Gyre (T-AGOR-21), best known as RV Gyre, was the lead ship of her class of oceanographic research ships acquired by the U.S. Navy in 1973 for assignment to the University-National Oceanographic Laboratory System (UNOLS) fleet of Navy owned ships. Gyre was operated by the Texas A&M University School of Oceanography as part of the Navy owned UNOLS fleet until stricken 17 August 1992 and transferred to the university under a program transferring ships to states, schools and other public institutions.

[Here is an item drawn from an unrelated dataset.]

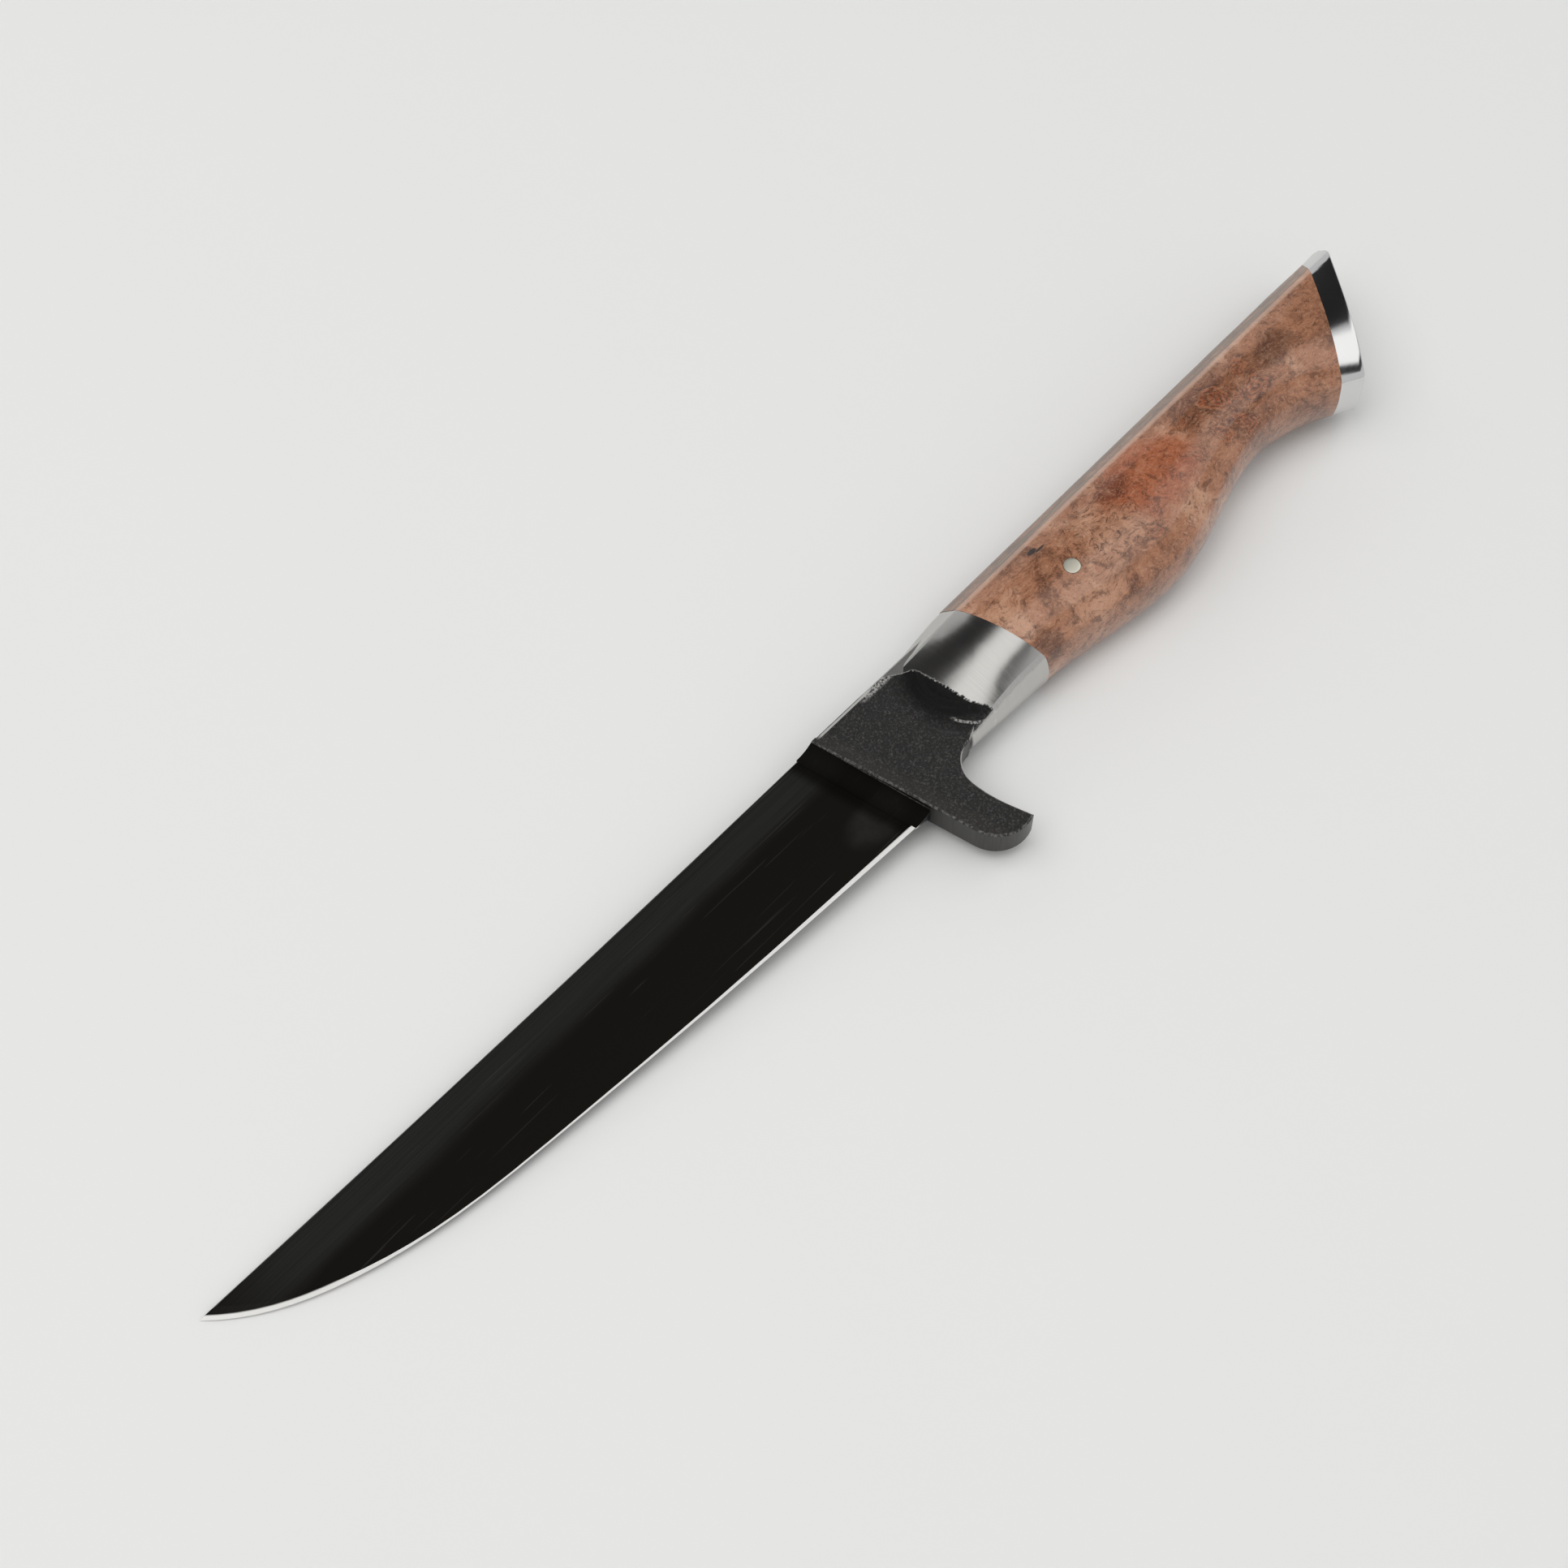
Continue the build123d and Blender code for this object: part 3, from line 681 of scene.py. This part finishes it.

The university operated the ship until sale in December 2005.

Gyre was purchased by TDI-Brooks International, Inc., flagged in Vanuatu, Port Vila and operated as a for hire research and survey vessel with particular suitability for undersea oil and gas related work.

==Construction & characteristics==
Gyre was built in New Orleans, LA, by Halter Marine, Inc. and was laid down on 9 October 1972 and launched on 23 May 1973. She was delivered to the Navy 14 November 1973 and placed in service as RV Gyre (T-AGOR-21). The ship was the lead of the AGOR-21 class research vessels. The class was to be specifically designed to reduce cost of both acquisition and life cycle costs by adopting commercial standards and practices in design.

The ship was 182 ft length overall, 36 ft beam, 12.5 ft draft, with a displacement tonnage of 946. The two shafts were driven by geared diesel engines for a cruising speed of 9.5 knot, maximum speed of 11.8 knots. Gyre had a hydraulic electric bow thruster. With a capacity of 89000 gal of diesel oil the ship had a range of 8000 nmi at cruising speed and endurance of sixty days limited by food. The ship was operated with five officers and five crew with a scientific complement of twenty-three.

Gyre had wet and dry laboratories with a capability to carry an 8 by 8 by 20 ft instrument van on deck. For equipment handling and operation there were two "A" frames of 30000 lb capacity, two cranes with 7000 lb capacity and three oceanographic/hydrographic/trawl winches. Raytheon shallow and deep water sounding systems were installed and the ship had a capability for seismic profiling.

== University assignment==
Gyre was leased to the Texas A&M University School of Oceanography as part of the University-National Oceanographic Laboratory System (UNOLS) fleet of Navy owned ships, based in Galveston operating with call sign KJCL. The ship had undergone modifications in 1980 and 1984 and then struck from Navy list in August 1992. The university acquired the vessel by transfer from the Navy and continued to operate Gyre as part of the UNOLS fleet with National Science Foundation (NSF) support for research. The vessel was sold in December 2005.

==Operations==
The university operated Gyre until 31 August 2005. At that time maintenance of an older ship and federal research budget cuts for research made operation uneconomical. The university was left without a ship capable of carrying twenty-three researchers and sustained voyages in the Western Gulf of Mexico. In 2005 Gyre only made nine cruises with 76 total days at sea compared to fifteen and 194 days at sea in 2000. The 2000 operations involved ten days in support of NSF requirements with the rest supporting state, Navy, Minerals Management Service (MMS), and other authorized federal and private projects. The MMS used Gyre as the research platform for The Deep Gulf of Mexico Benthos (DGoMB) project studying impact of oil and gas operations on the sea floor biota.

==Commercial operation==
Gyre is currently operated by TDI-Brooks International, Inc., College Station, Texas, flagged in Vanuatu, Port Vila advertised for work out of Mexico, Northern South America and West Africa. Gyre is identified with IMO number 7318999, MMSI number 577275000, and call sign YJYX5 and noted as particularly well suited for oil and gas exploration and off shore production support. The ship now has four laboratory or work spaces and quarters for nine crew and twenty six technical staff.